Unfortunately, Nadal is a tennis player and not, say, a banker, whose success at his job doesn't depend on his knees. That's true of Sachin Tendulkar too, as well as Yuvraj Singh, among many others, who, along with making lots of money, haven't known anything apart from cricket all these years.
Think about it. Tendulkar was not yet 17 when he made his Test debut. He was playing serious cricket for a few years prior to that. And now, at just over 39, he has played cricket - competitively - for over 25 years. His non-cricketing years add up to just over ten. Yuvraj, a cancer-survivor like Armstrong (his Twitter handle is 'yuvstrong'), was pushed into playing cricket by Yograj Singh, his ambitious cricketer-father, as a kid, and now, at close to 31 years of age, he has done nothing but play cricket for about two decades.
The Tendulkar story is somewhat different, in that despite having injured practically every part of his body over the years (wear and tear included), there's no compulsion, apart from age, to quit. Yuvraj's case, on the other hand, follows the Nadal Syndrome. Is he back at his best? No one knows. Does he have it in him, after staying out of the game for months to be treated for cancer and trying to recover since, to be the champion cricketer he was?
If there's one thing Yuvraj knows, it's that there's always a good chance he will do well, or brilliantly, in a big ICC tournament. He did it in 2007 when India won the World T20, and again in 2011 when India won the 50-over World Cup. It's like a Grand Slam for him. Nadal has pushed and pushed himself to win 11 Slams, as well as the 2008 Olympic gold. Yuvraj's next Slam is the World T20. Even if he's not a 100 percent, he will go out there and play from memory. Fantastic memories too. Much like, maybe, Nadal would have if it had been the French Open and not the US Open in August.

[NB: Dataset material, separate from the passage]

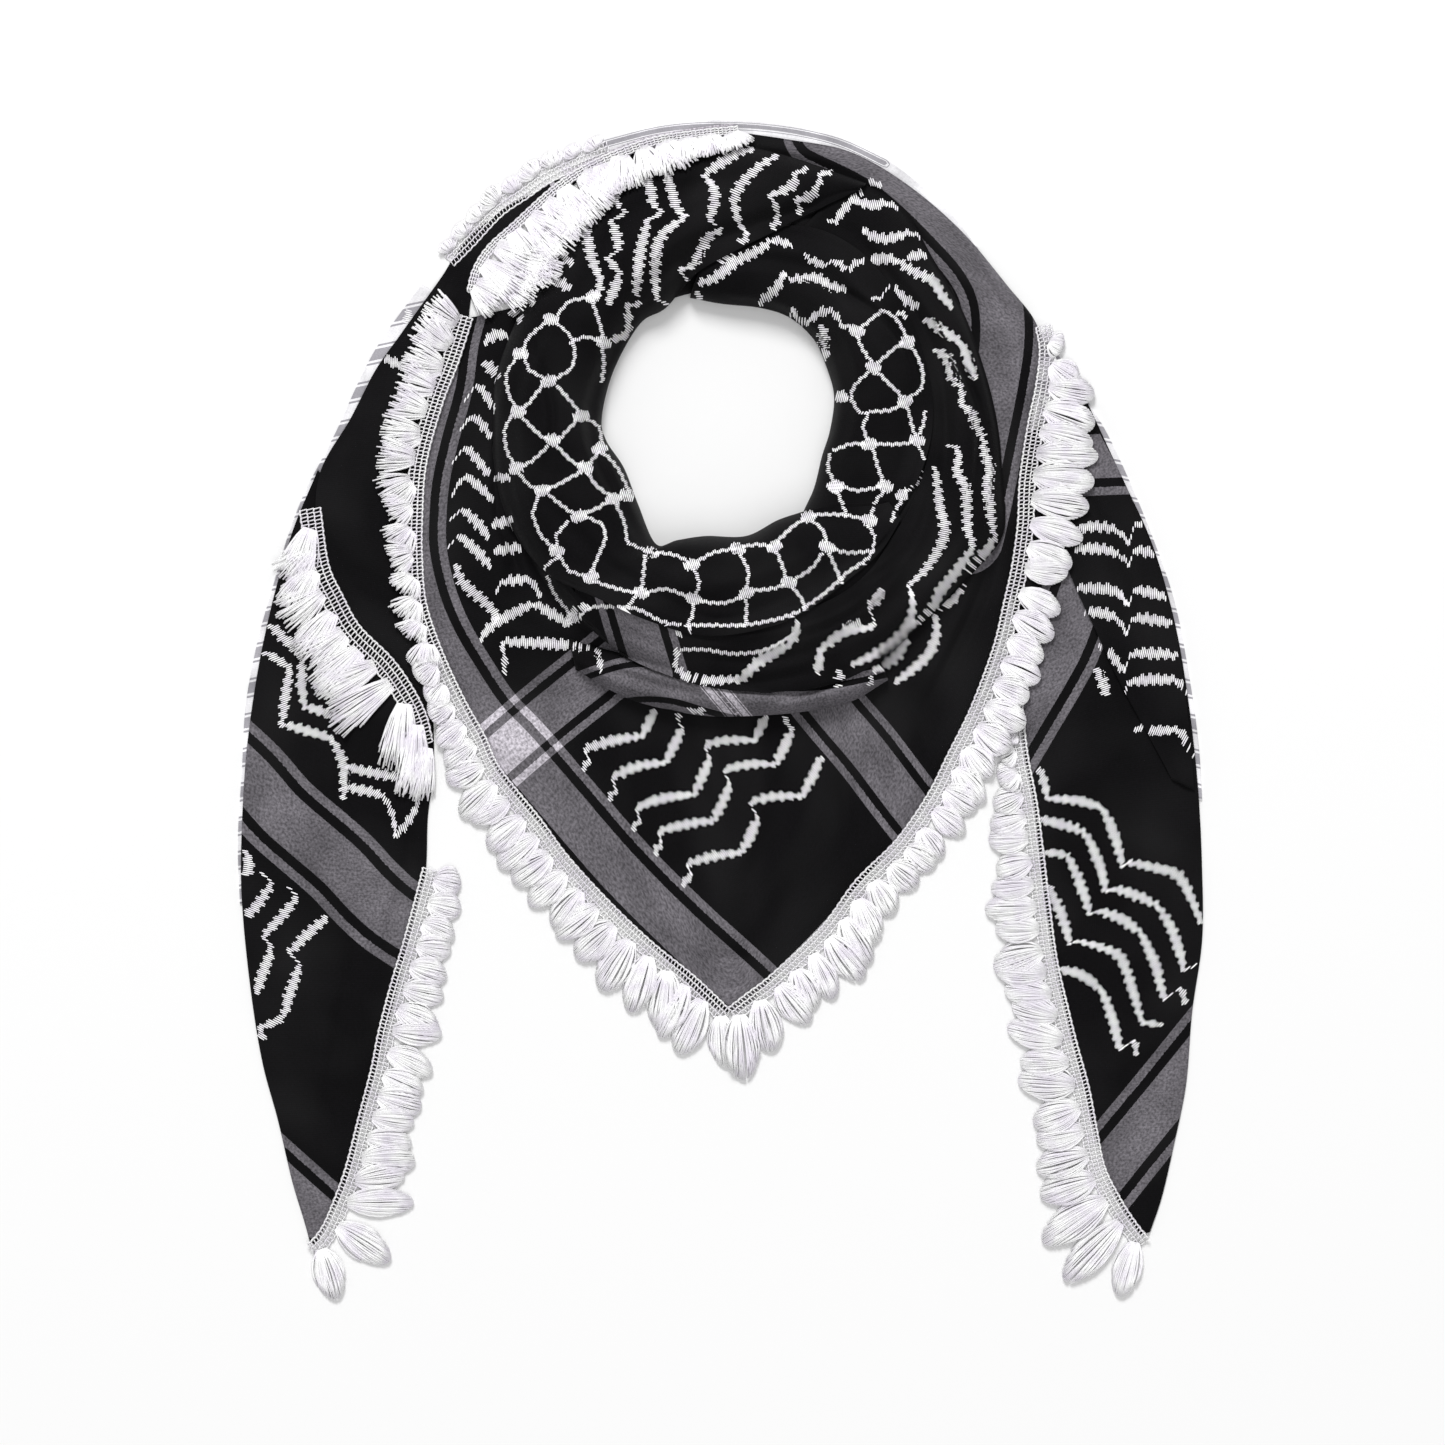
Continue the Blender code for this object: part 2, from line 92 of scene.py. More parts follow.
# One row per section across a stretch: its outer edge, its inner edge, and how high it crowns.
UNDER_PLY_LEFT = [
    # edge_x, edge_y, inner_x, inner_y, crown
    (-150, 214, -136, 206, 0), (-174, 180, -161, 171, 0), (-194, 138, -176, 128, 0),
    (-208, 111, -186, 101, 0), (-217, 88, -194, 76, 0), (-225, 61, -206, 51, 0), (-232, 36, -211, 31, 0),
    (-238, 4, -216, 1, 0), (-240, -29, -218, -29, 0), (-242, -64, -221, -64, 0), (-241, -96, -226, -96, 0),
]
UNDER_PLY_BACK = [
    # edge_x, edge_y, inner_x, inner_y, crown
    (-61, 286, -51, 268, 0), (-31, 293, -26, 274, 0), (-1, 296, 2, 276, 0), (29, 294, 26, 274, 0),
    (56, 288, 46, 268, 0), (79, 278, 64, 260, 0), (96, 266, 79, 248, 0), (114, 250, 94, 234, 0),
    (128, 232, 109, 218, 0),
]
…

Gone are the days when a cricket team played only Test cricket, that too after travelling for weeks on a ship to another country to play a series over an entire summer. Now we have Tests, ODIs, T20Is, domestic cricket (sometimes) and T20 leagues scattered around the world. Everyone plays the year round. No one's getting younger. The aches and pains must be telling. Given the damage all this is wreaking on their bodies, I only hope it's the Nadal Syndrome that drives our heroes on and not the sinister option we discussed earlier.